When my kids pick their costume I just ask a few favors—don’t choose anything I can just easily buy in a store, or anything monotone (it takes me so long to make them I would go crazy without a little variety) and chose something that gives you joy! This rocket fit all of those things.
The rocket is made from Styrofoam, fabric, batting, and battery operated lights. Probably the trickiest part of making this costume was creating the base structure. I wanted something light weight but that could also keep its form. I decided to try Styrofoam. So, I soon learned that Styrofoam doesn’t come in large enough pieces to suit my design idea so I had to buy several smaller pieces and glue them together to form a large slab. In order to carve this slab down to a suitable shape and size I used a gourd scrapper. It worked quite well. The 50’s rocket shape I was going for quickly took form but my kitchen (and many other parts of my house) was covered with what seemed to be magnetic round balls of Styrofoam debris. It was like January indoors.
Once I had carved the piece for the body I cut it into two halves so that it could open in the back to make it easier to put on. For the outside I bought some very thick and durable metallic red and silver fabric. However, by holding the silver fabric to the Styrofoam I could tell that the numerous bumps on the surface of the body would show through. To remedy this problem I glued a thick layer of foam batting onto the Styrofoam and placed the fabric on top of that. The fabric for the rocket was seamed together with a machine when possible and otherwise hand sewn. To the interior of the rocket I glued a grey jersey fabric directly to the Styrofoam for comfort and protection so the Styrofoam wouldn’t wear away.
At the bottom of the costume I sewed on red and gold mesh fabric which was covered in glitter. I cut this fabric to look like flames swirling with energy and to imitate the blast off of rocket going into space.
The red fins for the rocket where made from a thin piece of Styrofoam. The fabric was both machine and hand sewn onto these pieces. I then attached a piece of Velcro to the place where the fins met the body of the rocket—so both the fins and the body of the rocket held opposite parts of the Velcro. I did this because I was worried that if I attached the fins in a more permanent and unyielding way—they would break off the first time someone swiped past too quickly or roughly. This design worked great, the fins just sort of folded towards the rocket if they were pressed upon and it also made it easier to store out of the way once we removed the fins.

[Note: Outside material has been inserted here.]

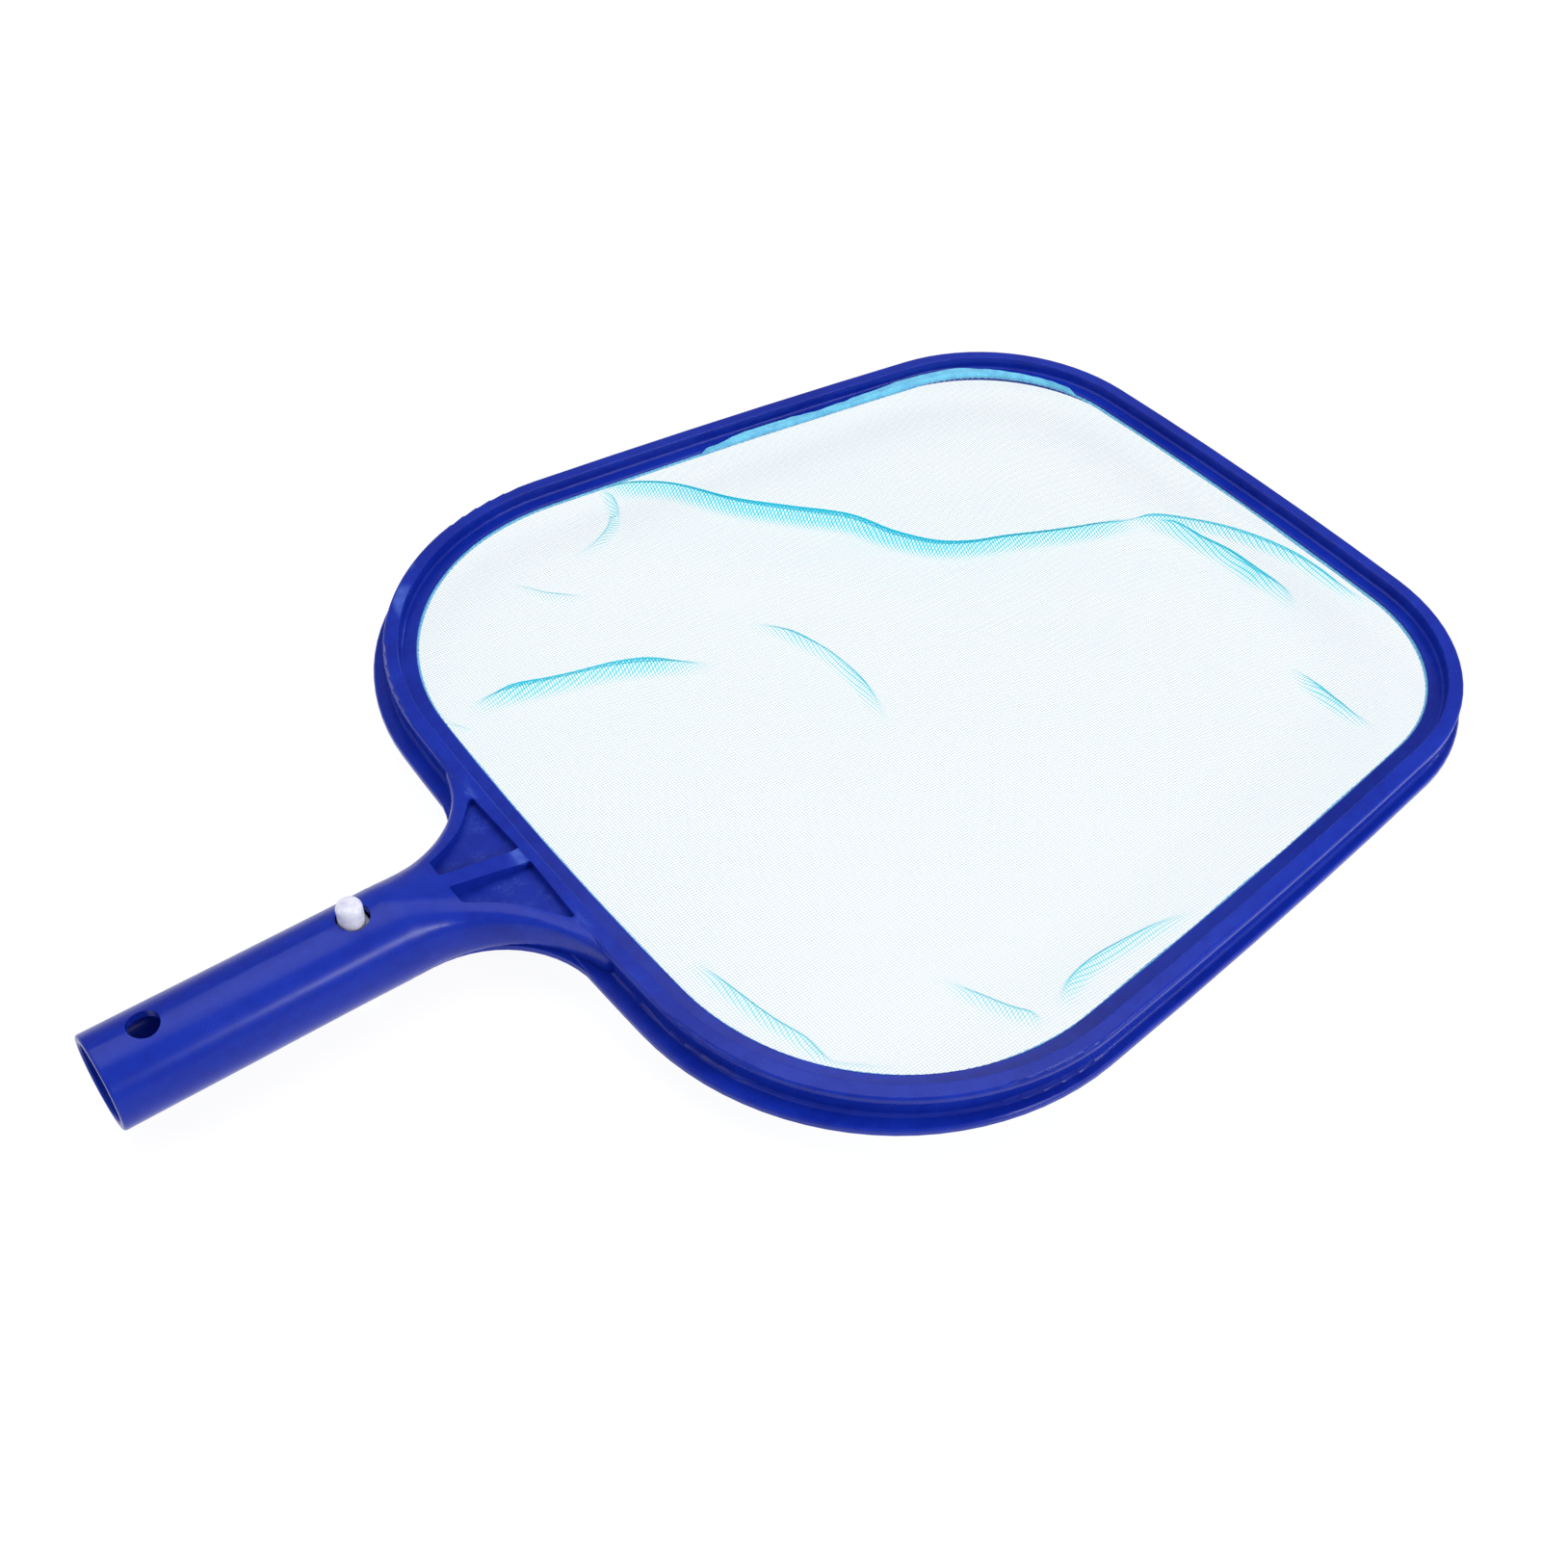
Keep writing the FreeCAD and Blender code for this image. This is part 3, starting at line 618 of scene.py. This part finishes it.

The head of the rocket was made like the body, carved from Styrofoam and smoothed out with batting. I added the red circle disks to the nose of the rocket for detail as well as using the same metallic red fabric to frame the opening for the face.
When I originally cut the body into halves I was worried that a crease would form in the front of the rocket where the pieced had to move together, surprisingly the batting must have been enough to prevent this because you couldn’t tell that it wasn’t still one piece.
The head of the rocket and the body were attached using Velcro which lined up once everything was put in place. I first sewed the Velcro on using a curved needled then I glued along the seams for extra protection.
For the piece de resistance, I added battery operated lights which could be set to either regular light or to strobe. I sewed these lights in using just basic thread. Around the face I chose a white light that would make my son really look like he was inside a rocket. On the bottom I sewed a combination of 3 colors or orange, red, and yellow which we set to strobe so it would look like he was taking off.
The battery packs for these lights were secured with elastic bands that were sewn and glued to the inside of the body and head piece.
We went trick or treating twice on Halloween. My son got loads of attention in the early part of the day. I saw grown men stop to marvel at him. I even overheard one say, “My mom never made me a rocket!” I mention the men because even thought the costume got an equal amount of attention from women and children as well–it is a great thing to see a grown man go to his place of joy.
However, when the skies turned dark the costume admiration went to the next level. People were freaking out. As his little face glowed like an astronaut peeking out into space and the fire beneath him lit up in the flashing light—people stopped him left and right to ask him questions and to take pictures.